China fuel oil imports retreat as teapot refinery demand weakens

Reuters

China's total fuel oil imports fell in 2025 after hitting a record high in 2024, as lower import tax rebates weighed on demand from independent refineries. Imports of fuel oil totalled 21.6 million tonnes, or about 376,000 barrels per day, down 10.4 per cent from 2024’s record high of more than 24 million tonnes, data from the General Administration of Customs showed on Tuesday.

China's demand for fuel oil typically comes from independent refiners, who can opt to use it as an alternative feedstock when they run out of crude oil import quotas. An increase in the fuel oil import tax in early 2025, along with lower tax rebates, softened demand.

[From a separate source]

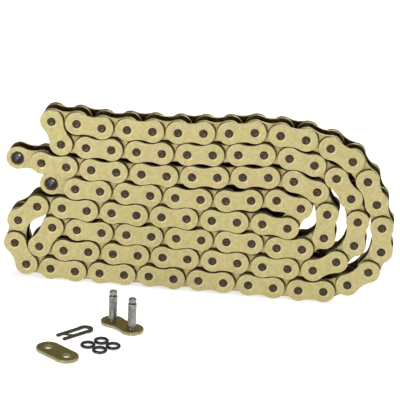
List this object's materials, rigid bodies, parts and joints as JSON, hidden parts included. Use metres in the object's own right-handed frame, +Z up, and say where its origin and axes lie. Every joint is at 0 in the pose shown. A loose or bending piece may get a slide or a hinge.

“China's 2025 decline in fuel oil imports was largely driven by weaker feedstock demand, amid a thinner fuel oil consumption tax rebate rate,” said Emma Li, China senior market analyst at Vortexa.

“Looking into 2026, refiners are expected to continue prioritising crude oil over fuel oil as feedstock until quotas run short, or if the supply of certain crude grades get disrupted, such as heavy Venezuelan crude,” Li said.

Higher marine fuel exports

China's exports of marine fuels, consisting mainly of very-low-sulphur fuel oil, climbed 11.6 per cent from a year earlier to 20.47 million tonnes in 2025, the customs data showed.

The higher exports, measured mostly by sales from bonded storage for vessels on international routes, emerged as China’s bunker hub Zhoushan continued to expand, overtaking the United Arab Emirates’ Fujairah to become the world’s third-largest ship-refuelling hub in 2025.

China’s Zhoushan port scaled new heights in bunker volumes, which totalled more than eight million tonnes in 2025, based on Zhoushan port website data.